Video Information

Information

  • Member: jhfong
  • Studio: Ingress Productions
  • Title: First Contact
  • Premiered: 2001-04-29
  • Categories:
    • Drama
    • Serious
  • Song:
    • Jerry Goldsmith Star Trek: First Contact Main Theme
  • Anime:
  • Comments: (Commentary reprinted from ):

    The opening theme from Star Trek: First Contact is a stirring, melodic piece that presents a distinct contrast to the Borg-fighting action-adventure tone that the movie's best remembered for. It's almost like a theme music for Captain Picard, evocative of the USS Enterprise's spirit of exploration and the idealism that the time-traveling Starfleet crew try to inspire in Zefrem Cochrane as they help him build the first warp drive. I thought this piece of music deserves a better presentation than the rather boring series of pullbacks through the credits that make up the movie's title sequence, so I picked Wings of Honneamise to make a video for it. The same desire for exploration, combined with recognition of human flaws, is also a major theme of WoH.

    Okay, that's enough of sounding like a Trekkie for now.

    The source footage for this video came from the Wings of Honneamise DVD. I'm experimenting with something that I don't recall ever seeing in a video before this: because this is an anamorphic disc, I set my DVD player to widescreen mode, so that on a regular TV the picture would be stretched vertically without letterboxing bars. Then I captured this signal at 427x240 resolution instead of the usual 320x240, to produce files in the 16:9 aspect ratio. The music has a smooth, symphonic quality, so rather than using sharp cuts between clips, I transitioned between most of them with cross dissolves. Rendering preview files for all those transitions ate up a lot of drive space....
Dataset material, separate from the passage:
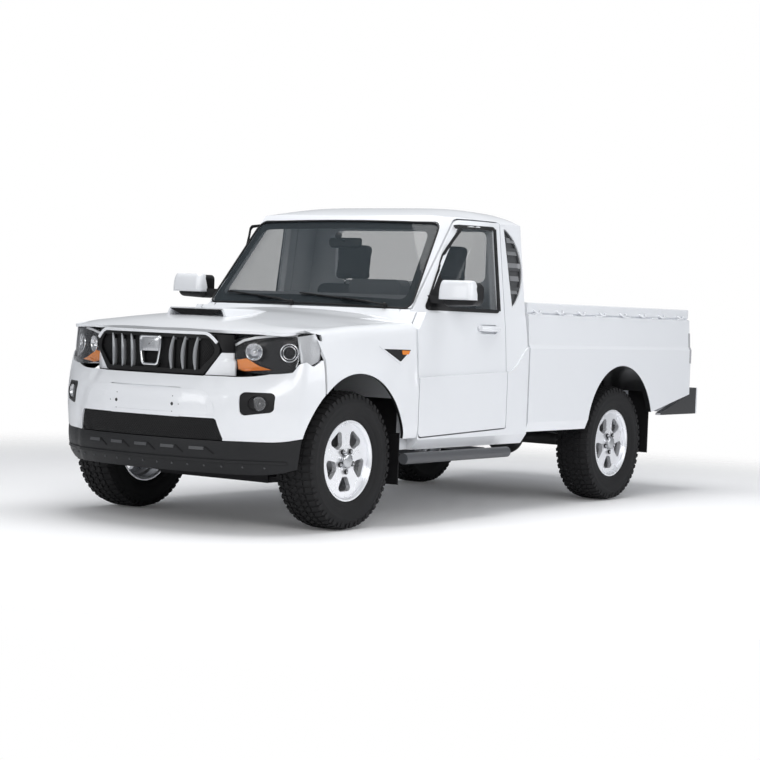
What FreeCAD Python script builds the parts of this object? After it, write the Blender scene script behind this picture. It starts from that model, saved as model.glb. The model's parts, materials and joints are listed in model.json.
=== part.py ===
# Single-cab pickup truck. X points forward, Y to the vehicle's left, Z up, in millimetres.
# The origin is on the ground, midway between the bumpers and midway between the wheels.
import FreeCAD, Part

import math
import os
import re

import Sketcher
from FreeCAD import Vector

doc = FreeCAD.newDocument("pickup")

# Driving dimensions. Every "_back" value is a distance behind the front axle, every "_ahead" value one before
# it, every "_height" value is above the ground and every "_half" value is from the middle plane.
SIZES = {
    # whole vehicle
    "overall_length": 5118, "front_overhang": 800, "wheelbase": 3040, "track": 1490, "seat_gap": 0.3,
    "overrun": 3000,
    # wheels
    "tyre_radius": 387, "tyre_width": 245, "bead_radius": 217, "shoulder_drop": 9, "tread_half": 96,
    "rim_radius": 216, "rim_width": 200, "rim_wall": 8, "rim_lip": 10, "lip_width": 9, "spoke_thick": 28,
    "spoke_inset": 22, "window_inner": 92, "window_outer": 186, "window_round": 22, "hub_radius": 74,
    "hub_length": 88, "cap_radius": 36, "cap_height": 12, "wheel_well": 14, "lug_circle": 57,
    "lug_radius": 9, "lug_height": 10, "lug_count": 5, "spoke_count": 5, "spindle_radius": 28,
    "running_fit": 0.08, "disc_radius": 140, "disc_thick": 24, "flange_radius": 66, "flange_thick": 18,
    "flange_gap": 6, "disc_gap": 34, "kingpin_half": 640, "knuckle_radius": 30, "ball_height": 128,
    "pin_radius": 14, "pin_length": 30, "eye_radius": 27, "eye_gap": 5, "arm_thick": 26,
    "caliper_length": 90, "caliper_height": 120, "steer_arm_length": 120, "steer_arm_width": 26,
    # chassis frame
    "rail_half": 362, "rail_width": 76, "rail_depth": 120, "rail_front_ahead": 590, "rail_tail": 298,
    "rail_front_height": 440, "rail_mid_height": 405, "rail_kick_height": 585,
    "frame_dip_start_back": 300, "frame_dip_back": 560, "frame_rise_back": 2250, "frame_kick_back": 2650,
    "cross_tube_radius": 22, "mount_radius": 38, "front_beam_depth": 50, "front_beam_half": 560,
    "beam_bracket_half": 330,
    # engine and driveline
    "engine_ahead": 300, "engine_length": 660, "engine_width": 460, "engine_base": 450,
    "engine_depth": 520, "engine_mount_thick": 40, "engine_mount_height": 490, "gearbox_length": 700,
    "gearbox_width": 250, "gearbox_clearance": 6, "propshaft_radius": 34,
    # rear axle and springs
    "axle_tube_radius": 42, "differential_radius": 132, "differential_width": 220, "drum_radius": 145,
    "drum_width": 60, "spring_half": 525, "spring_width": 62, "spring_thick": 42, "spring_reach": 620,
    "spring_eye_height": 548, "spring_eye_radius": 26,
    # front suspension
    "arm_root_half_length": 150, "arm_tip_half_length": 27, "subframe_base": 236, "subframe_depth": 94,
    "subframe_half_length": 150, "subframe_post": 60,
    # cab
    "body_half": 908, "crease_step": 12, "belt_half": 868, "belt_height": 1232, "belt_ledge_height": 1226,
    "sill_height": 430, "sill_inner_half": 700, "sill_tuck": 40, "sill_tuck_height": 60,
    "cab_floor_height": 600, "cab_floor_thick": 40, "cab_front_back": 470, "cab_rear_back": 1800,
    "firewall_thick": 50, "cab_wall": 55, "roof_wall": 38, "rear_wall": 45, "screen_wall": 48,
    "cowl_wall": 40, "crease_front_height": 846, "crease_rear_height": 880, "crease_end_height": 1020,
    "crease_turn_back": 1590, "drip_half": 806, "drip_height": 1786, "roof_height": 1880,
    "cab_post_half": 836, "cab_top_height": 2000, "cowl_height": 1130, "screen_base_back": 605,
    "screen_base_height": 1240, "screen_top_back": 1040, "screen_top_height": 1775, "screen_sag": 69,
    "screen_top_sag": 48, "screen_side_half": 762, "screen_top_half": 687, "screen_wrap": 330,
    "screen_glass": 5, "screen_corner": 55, "glass_inset": 3, "rear_glass_half": 590,
    "rear_glass_base": 1425, "rear_glass_top": 1748, "rear_glass_corner": 45,
    # doors
    "door_front_back": 590, "door_shoulder_back": 690, "door_rear_back": 1550, "door_base": 505,
    "door_top": 1790, "door_top_back": 1175, "door_shoulder_height": 1240, "shut_gap": 8,
    "door_corner": 30, "window_front_back": 772, "window_rear_back": 1480, "window_base": 1247,
    "window_top": 1752, "window_top_back": 1176, "pane_inset": 12, "pane_thick": 4, "window_corner": 30,
    "sail_back": 945, "handle_length": 236, "handle_height": 56, "handle_depth": 24,
    "handle_centre_back": 1360, "handle_centre_height": 1136, "handle_dish": 16, "hinge_back": 602,
    "hinge_inset": 11, "hinge_pin_radius": 3, "hinge_leaf": 10, "hinge_pocket": 50,
    "hinge_ring_radius": 7, "hinge_low_height": 610, "hinge_pitch": 170,
    # louvre in the rear quarter
    "louvre_front_back": 1600, "louvre_rear_back": 1782, "louvre_base": 1275, "louvre_top": 1760,
    "louvre_depth": 24, "louvre_slat": 20, "louvre_slats": 3, "louvre_frame": 14, "louvre_plate": 6,
    # mirrors
    "mirror_back": 790, "mirror_inner_half": 905, "mirror_outer_half": 1130, "mirror_base": 1266,
    "mirror_height": 150, "mirror_depth": 100, "mirror_corner": 30, "mirror_arm": 46,
    # bonnet
    "bonnet_front_ahead": 672, "bonnet_rear_back": 558, "bonnet_rear_sweep": 44, "bonnet_half": 797,
    "bonnet_thick": 16, "cowl_rise": 8, "bonnet_lip_height": 1092, "bonnet_nose_height": 1128,
    "bonnet_lip": 30, "bonnet_mid_height": 1193, "bonnet_rear_height": 1226, "bonnet_crown": 56,
    "bonnet_corner_ahead": 400, "bonnet_brow_ahead": 545, "bonnet_brow_half": 687,
    "bonnet_hinge_back": 563, "bonnet_hinge_height": 1184, "bonnet_hinge_half": 380,
    "bonnet_hinge_length": 50, "bonnet_hinge_radius": 6, "bonnet_pin_radius": 3, "moving_gap": 5,
    "bonnet_room": 7, "scoop_ahead": 345, "scoop_half": 232, "scoop_top_half": 196, "scoop_height": 1207,
    "scoop_tail_back": 150, "scoop_wall": 12, "scoop_tail_half": 150, "scoop_mouth": 110,
    # wings
    "wing_thick": 18, "wing_gap": 8, "wing_front_ahead": 298, "wing_tip_ahead": 380,
    "wing_rear_back": 580, "wing_shoulder_half": 868, "wing_bottom_height": 500, "arch_radius": 455,
    "arch_centre_height": 420, "apron_half": 385, "apron_thick": 15, "apron_top": 1052, "shelf_thick": 14,
    "radiator_ahead": 470, "radiator_thick": 50, "radiator_half": 560, "radiator_top": 1035,
    "radiator_shoulder_height": 850,
    # front bumper and lamps
    "nose_ahead": 792, "bumper_thick": 20, "bumper_side_ahead": 306, "bumper_split_height": 500,
    "bumper_arch_height": 532, "bumper_full_height": 700, "bumper_nose_step": 70,
    "bumper_top_height": 842, "shield_step": 12, "shield_run": 30, "valance_thick": 22,
    "valance_base_height": 318, "valance_side_height": 372, "valance_under": 60, "valance_gap": 4,
    "grille_base": 848, "grille_top": 1066, "grille_top_half": 405, "grille_shoulder_half": 450,
    "grille_shoulder_height": 975, "grille_foot_half": 350, "grille_ahead": 716, "grille_edge_ahead": 655,
    "grille_frame": 24, "grille_depth": 46, "mesh_depth": 10, "mesh_inset": 22, "blade_width": 20,
    "blade_count": 3, "shield_half": 72, "shield_height": 168, "shield_frame": 14, "intake_base": 488,
    "intake_top": 618, "intake_half": 522, "intake_top_half": 480, "intake_corner": 20, "plate_base": 640,
    "plate_top": 775, "plate_half": 262, "plate_recess": 8, "lamp_inner_half": 458,
    "lamp_tip_height": 945, "lamp_top": 1092, "lamp_proud": 12, "lamp_inner_ahead": 600,
    "lamp_rear_half": 862, "lamp_rear_ahead": 320, "lamp_thick": 90, "fog_inner_half": 600,
    "fog_outer_half": 752, "fog_base": 636, "fog_top": 765, "fog_depth": 26, "fog_corner": 26,
    "fog_lens_radius": 44,
    # load bed
    "bed_front_back": 1818, "bed_tail": 256, "bed_inner_half": 760, "bed_floor_height": 766,
    "bed_floor_thick": 30, "bed_skin": 26, "bed_rail_height": 1312, "bed_rail_lip": 1252,
    "bed_rail_half": 872, "bed_rail_inner_half": 752, "bed_rail_depth": 34, "bed_shoulder_height": 1236,
    "bed_shoulder_half": 884, "bed_base_height": 500, "bed_tail_height": 708, "bed_tail_run": 642,
    "bed_tail_start_height": 580, "bed_crease_height": 1048, "bed_front_wall": 40,
    "rear_arch_radius": 462, "rear_arch_height": 452, "wheelhouse_inner_half": 556, "wheelhouse_wall": 18,
    "hook_first": 112, "hook_last": 142, "hook_count": 6, "hook_bar": 6, "hook_length": 86,
    "hook_stand": 16, "bed_mount_first_back": 2010, "bed_mount_pitch": 830, "bed_mount_count": 3,
    "tailgate_thick": 40, "tailgate_half": 745, "tailgate_base": 784, "tailgate_top": 1300,
    "tailgate_hinge_inset": 17, "tailgate_hinge_height": 802, "tailgate_panel": 8, "tailgate_handle": 70,
    "tail_lamp_base": 930, "tail_lamp_top": 1145, "tail_lamp_depth": 22, "tail_lamp_width": 84,
    "rear_sill_depth": 60,
    # rear bumper, steps, flaps
    "bumper_rear_base": 566, "bumper_rear_top": 752, "bumper_rear_depth": 128, "bumper_rear_half": 700,
    "bumper_rear_sweep": 40, "bumper_cap_half": 890, "bumper_cap_thick": 40, "bumper_cap_run": 402,
    "bumper_step_drop": 26, "step_radius": 32, "step_half": 925, "step_height": 388,
    "step_front_back": 420, "step_rear_back": 1545, "step_arm_radius": 15, "step_arm_height": 410,
    "step_arm_first_back": 640, "step_arm_pitch": 640, "flap_thick": 8, "flap_inner_half": 700,
    "flap_outer_half": 862, "front_flap_base": 232, "front_flap_top": 530, "rear_flap_base": 305,
    "rear_flap_back": 3535,
    # tank, exhaust, spare
    "tank_length": 780, "tank_width": 230, "tank_depth": 150, "tank_base": 436, "tank_front_back": 1000,
    "tank_corner": 40, "exhaust_radius": 26, "silencer_radius": 74, "silencer_length": 480,
    "silencer_front_back": 1345, "tail_pipe_length": 560, "pipe_hanger_radius": 7, "exhaust_half": 520,
    "exhaust_height": 480, "spare_run": 422, "spare_hanger_radius": 20, "spare_rise": 1.7,
    # interior
    "seat_width": 500, "seat_half": 370, "seat_base": 790, "cushion_thick": 140, "seat_front_back": 1110,
    "cushion_length": 470, "seat_back_thick": 110, "seat_back_top": 1420, "headrest_top": 1660,
    "headrest_thick": 90, "headrest_width": 250, "seat_round": 34, "seat_plinth_inset": 60,
    "seat_recline": 120, "dash_half": 760, "dash_top": 1345, "dash_base": 940, "dash_rear_back": 965,
    "wheel_hub_half": 370, "wheel_hub_back": 1065, "wheel_hub_height": 1218, "steering_radius": 185,
    "steering_rim": 14, "steering_boss": 52, "steering_boss_depth": 36, "column_radius": 34,
    "column_tilt_rise": 0.47, "column_gap": 6, "steering_shaft_radius": 10, "steering_shaft_length": 40,
    "binnacle_half_width": 190, "binnacle_height": 70,
}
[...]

    As with my previous video, "Pulp Bebop", I used a MIDI file with numbered bars as a guide for putting the video together. The sound in the final MPEG file is encoded at 160 instead of 128 kbps because all the high violin notes produce lots of screechy artifacts at the lower bitrate.
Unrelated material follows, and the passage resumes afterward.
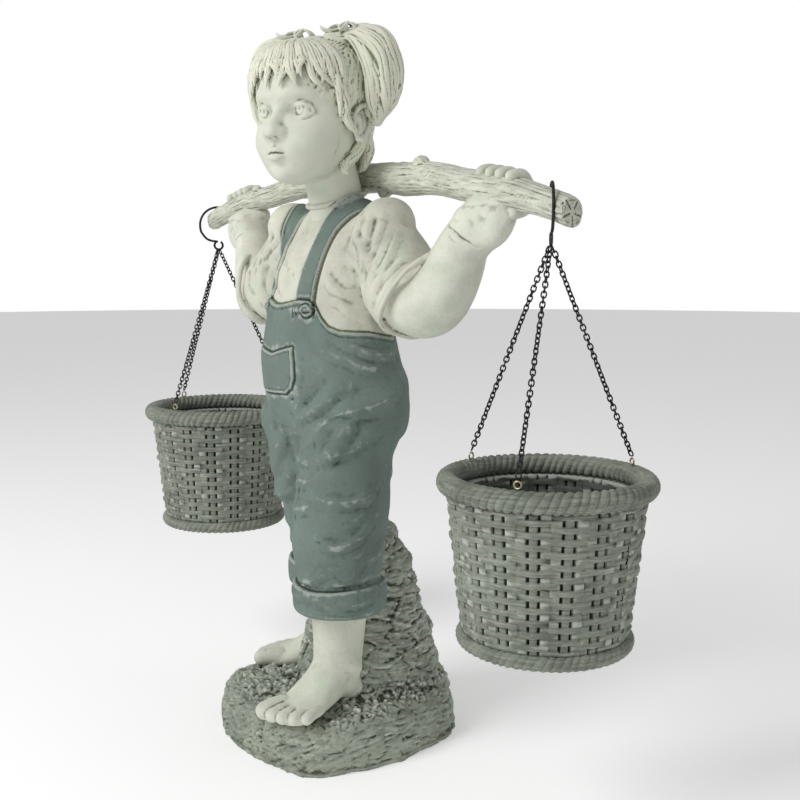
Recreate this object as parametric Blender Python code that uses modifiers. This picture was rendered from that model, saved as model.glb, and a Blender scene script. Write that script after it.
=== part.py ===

    There are two big crescendos in this song, one near the beginning after Alexander Courage's ST:TOS fanfare (at 0:43 in the video), and one near the end at 2:33. This suggests an obvious structure for the video: I'd start with the launching of the rocket at the end of WoH, end with Shirotsugh arriving in orbit, and have the middle section of the video be a flashback to the rest of the movie.
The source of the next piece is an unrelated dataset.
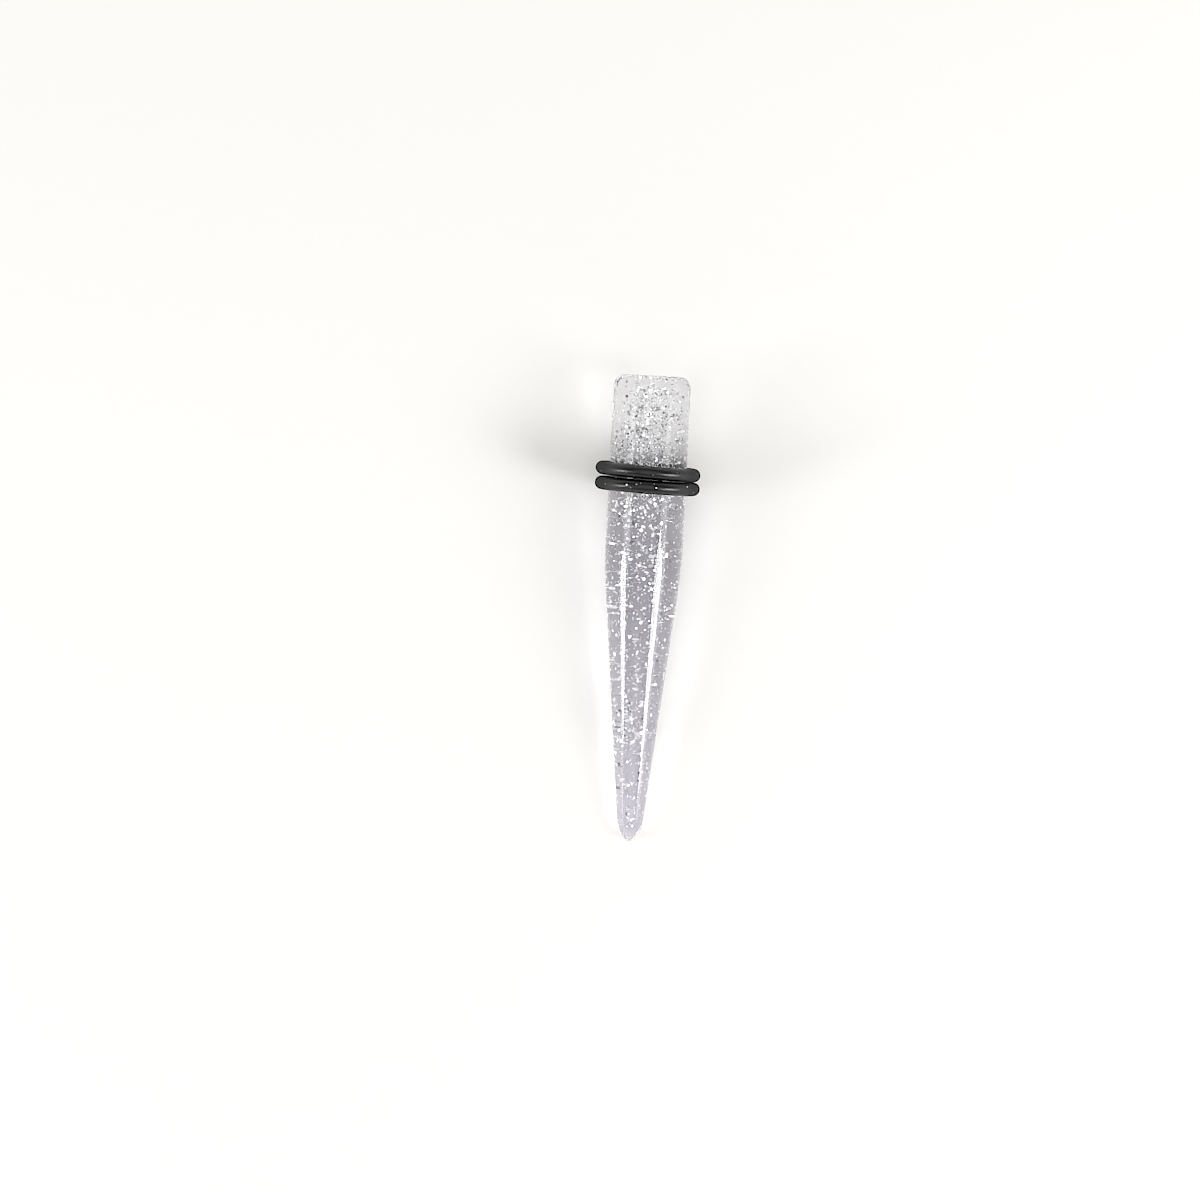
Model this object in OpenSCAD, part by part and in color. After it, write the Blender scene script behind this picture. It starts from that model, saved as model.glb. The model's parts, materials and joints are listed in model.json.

    Because everyone can associate the Courage fanfare with Star Trek, I wanted to connect the beginning of the video immediately with the concept of space travel, with shots of the rocket and Shiro putting on his spacesuit. The pounding of the timpani at 0:25 was probably originally intended to suggest the menace of the Borg, and there I used some quick fading cuts of the battle around the launch pad. I matched up the drum roll leading up to the first crescendo with the ignition of the rocket engines, and this is interesting because this scene in WoH was originally completely silent.

    The main theme has two "verses". In the first, I show Shiro volunteering for the mission (but although I wanted to, I couldn't work in his apathetic attitude at the beginning of the movie.) The second "verse" has an additional flute motif, and here I used shots taken entirely from the flight training scene interspersed with shots of Leiqunni and Manna. I wanted the bright flash of the additive dissolve transitions to mimic the descending notes played on the flute.

    At 1:46, the shot of the plane descending into dark clouds segues into the bridge where the music changes to a minor key. Here I intended from the beginning to show the hardships Shiro went through before going into space. In the first cut of the video, this section began with the engine explosion that kills Dr. Gnomm and the funeral scene afterward. However, it seemed like I was putting way too much emphasis on Dr. Gnomm's widow and I wasn't satisfied with how it turned out. I'd already shown Shiro getting depressed and the controversial attempted rape scene -- which has never been used in an AMV before, to my knowledge -- but I couldn't work in any of the scenes from the assassination attempt on Shiro that I'd wanted to include.

    Then I dug up some old Usenet posts by Carl Horn from my archives (available from Google: ), where he talks about the reason Shiro tries to rape Leiqunni. His interpretation is that he's trying to punish her for being a hypocrite, for talking about piety and yet hoarding money in her shoe after he gave all his money away to the homeless. I went back and redid this part of the video to illustrate this scenario. Curiously, when I listened to the commentary track on the DVD by director Hiroyuki Yamaga, he doesn't talk at all about why Shiro wanted to rape Leiqunni, but his take on the scene is entirely about what *she* thinks about *him*. He says he likes the following scene, where Leiqunni apologizes to Shiro for hitting him with the candelabra, because it shows "the strength that allows her to live in this world", and thus she says this as a way of distancing herself from him. I've never seen Western audiences pick up on this in the discussions I've heard... most of us find Leiqunni's behavior inexplicable. It's a pretty clear-cut example of cultural differences in action, I guess.

    The ending of the video, starting at 2:40 with the pull back from Leiqunni with snow falling around her, uses shots in exactly the same order as they appear at the end of WoH, only cut down to fit the music. I think by doing a dissolve from the earth (or Uru, or whatever this planet's supposed to be called) to the starfield, I've made an improvement over the abrupt cut that occurs at this point in the original movie. (Yamaga's commentary says a lot of things got rushed near the end of the production.) The last note of the music was originally really short -- it had to jump abruptly to Picard's flashback to the time he was assimilated by the Borg -- but I used a time-scaling algorithm to stretch the note out to cover two bars and fade it out. This is why the vibrato on that note sounds a little weird.

    This was one of the three videos that I submitted to the Sakura Con 2001 Music Video Contest, but it wasn't screened. I think it's just as well, because the contest had another Wings of Honneamise video by ErMaC (to "Next Year" by the Foo Fighters) that employs a similar flashback structure using many of the same shots I used here -- which is unavoidable when you've just got a 2-hour movie to work with. It wouldn't have been a good idea for both videos to appear in the same contest, so I don't mind that this video didn't get shown.